Frequently asked questions

Does a faster website actually bring in more business?

Yes, and the effect is well established. People abandon slow pages, and every extra second of loading costs you enquiries and sales. A faster site keeps more visitors moving towards a purchase or a contact form, so the same marketing spend brings in more work for you.

What is caching, in plain terms?

Caching means storing the result of slow work so your site does not repeat it for every visitor. Rather than rebuilding the same page thousands of times a day, the site keeps a ready made copy and hands it over instantly. The visitor gets a fast response and your server does far less work.

Will caching stop my prices or stock levels from updating?

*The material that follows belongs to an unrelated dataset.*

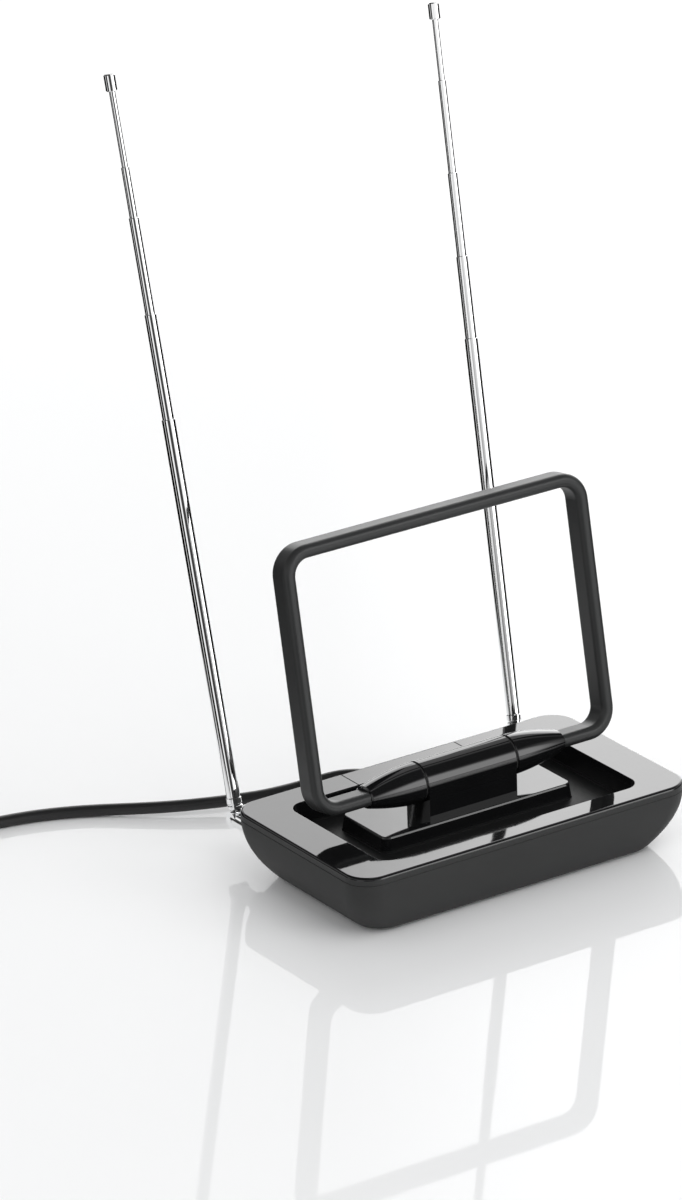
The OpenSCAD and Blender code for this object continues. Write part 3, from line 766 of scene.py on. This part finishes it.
def dress_all():
    gloss = piano_black()
    dress(gloss, "rear_panel", "hinge_saddle")
    place_housing(gloss, shell_grain())
    for cone in place_cones():
        cone.data.materials.append(gloss)
    dress(satin_black(), "loop_bar")
    metal = cast_metal()
    for side in ("left", "right"):
        bright = chrome(side)
        tubes = ["tube_%d_%s" % (i, side) for i in range(1, 6)]
        dress(bright, *tubes, *(name + side for name in ("cap_", "foot_", "tilt_pin_", "stud_")))
        dress(metal, "nut_" + side)
    screw = plain("screw_steel", (0.45, 0.45, 0.46), (0.6, 0.6, 0.61), 0.3, 1.0)
    dress(screw, "saddle_screws", "hinge_axle", "case_screws", "shield_can")
    weight = plain("weight_steel", (0.12, 0.12, 0.125), (0.2, 0.2, 0.2), 0.5, 1.0)
    dress(weight, "weight_left", "weight_right")
    rubber = plain("foot_rubber", grey(0.012), grey(0.02), 0.7)
    dress(rubber, "feet", "washer_left", "washer_right")
    dress(plain("gland_rubber", grey(0.012), grey(0.018), 0.5), "lead_gland")
    dress(plain("board_green", (0.01, 0.08, 0.03), (0.015, 0.11, 0.04), 0.35), "circuit_board")
    dress(plain("core_ferrite", (0.02, 0.02, 0.022), (0.035, 0.035, 0.037), 0.7), "balun_core")
    dress(plain("plug_black", grey(0.01), grey(0.016), 0.25), "plug_grip")
    dress(plain("plug_metal", (0.6, 0.6, 0.61), (0.7, 0.7, 0.71), 0.2, 1.0), "plug_barrel")
    dress(plain("pin_brass", (0.6, 0.42, 0.18), (0.72, 0.52, 0.25), 0.25, 1.0), "plug_pin")


def finish_lead():
    jacket = plain("lead_jacket", (0.01, 0.01, 0.0105), (0.016, 0.016, 0.0165), 0.38)
    lead_run.data.materials.append(jacket)
    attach(lead_run, "base")
    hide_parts("lead", "lead_coil")
    tie = make_tie()
    tie.data.materials.append(plain("tie_strap", grey(0.008), grey(0.014), 0.6))
    plug = [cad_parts[name] for name in ("plug_grip", "plug_barrel", "plug_pin")] + [tie]


def lamp(name, at, aim, size, power, mirrored=False):
    """Softbox, aimed at a point. Only a mirrored one shows in the gloss and the chrome."""
    light = bpy.data.lights.new(name, "AREA")
    light.shape = "RECTANGLE"
    light.size = size[0]
    light.size_y = size[1]
    light.energy = power
    holder = bpy.data.objects.new(name, light)
    bpy.context.scene.collection.objects.link(holder)
    holder.location = at
    holder.rotation_euler = (Vector(aim) - Vector(at)).to_track_quat("-Z", "Y").to_euler()
    holder.visible_glossy = mirrored


def room_light():
    """White room. What is mirrored sees a dark ceiling, the flags near the table, a soft
    window at the right, and behind the object a softbox that is paler to the right."""
    w = Finish("studio", world=True)
    camera, mirrored, through = w.rays("Camera", "Glossy", "Transmission")
    east, north, upward = w.axes("Generated")
    level = (east * east + north * north).power(0.5).high(0.001)
    ceiling = ((upward - 0.4) * 5).high(0).low(1)
    low_down = ((0.34 - upward) * 8).high(0).low(1)
    dark = ceiling.high(flagged(east, north, level) * low_down)
    toward = east * WINDOW.x + north * WINDOW.y + upward * WINDOW.z
    window = ((toward - 0.945) * 25).high(0).low(1)
    ahead = LOOK_ALONG.xy.normalized()
    aside = CAMERA_RIGHT.xy.normalized()
    behind = (((east * ahead.x + north * ahead.y) / level - 0.5) * 4).high(0).low(1)
    edge = (((east * aside.x + north * aside.y) / level + 0.014) * 33).high(0).low(1)
    paler = window * 3 + behind * (edge * 1.4 - 0.65)
    strength = (0.5 + mirrored * (0.5 - dark * 0.95 + paler)).high(camera.high(through))
    sky = w.node("ShaderNodeBackground", {}, {"Color": (1, 1, 1, 1), "Strength": strength})
    w.wear(sky)


def studio():
    scene = bpy.context.scene
    scene.view_settings.view_transform = "Standard"
    if scene.world is None:
        scene.world = bpy.data.worlds.new("studio")
    room_light()
    lamp("back_box", (1.56, 2.42, 1.16), (0, 0.05, 0.05), (2.6, 1.8), 36, True)
    lamp("right_box", (1.05, -1.7, 0.5), (0, 0, 0.1), (1.1, 0.9), 12)
    lamp("left_box", (-1.6, -0.6, 1.3), (0, 0, 0.1), (1.2, 1.6), 6)
    lamp("top_box", (0.2, -1.2, 1.9), (0, 0, 0.05), (1.8, 1.4), 12)
    clear()
    bpy.ops.mesh.primitive_plane_add(size=80, location=(0, 0, 0))
    floor = bpy.context.object
    floor.name = "table"
    floor.data.materials.append(floor_white())


dress_all()
finish_lead()
studio()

Not if it is done properly. Good caching knows when something has changed and refreshes only what needs it, so customers still see current prices and availability. Getting that balance right is the skilled part, and it is where an experienced team earns its fee.

Is caching expensive to set up?

It is usually one of the best value improvements you can make, because you get a faster site and lower hosting bills from the same piece of work. For a busy site it often pays for itself quickly through better conversion and cheaper infrastructure.

Does a small website need caching?

If your site is small, quiet and rarely changes, probably not much, and we will say so. Caching earns its place once you have real traffic, busy periods, or pages that do a lot behind the scenes, such as a shop, a listings site or a members area.

What do you use to handle caching?

For most projects we use Redis, a fast and well proven tool that sits alongside your application and returns stored results in a fraction of a second. The technology matters less than the judgement about what to cache and for how long, which is the part that keeps a site both quick and accurate.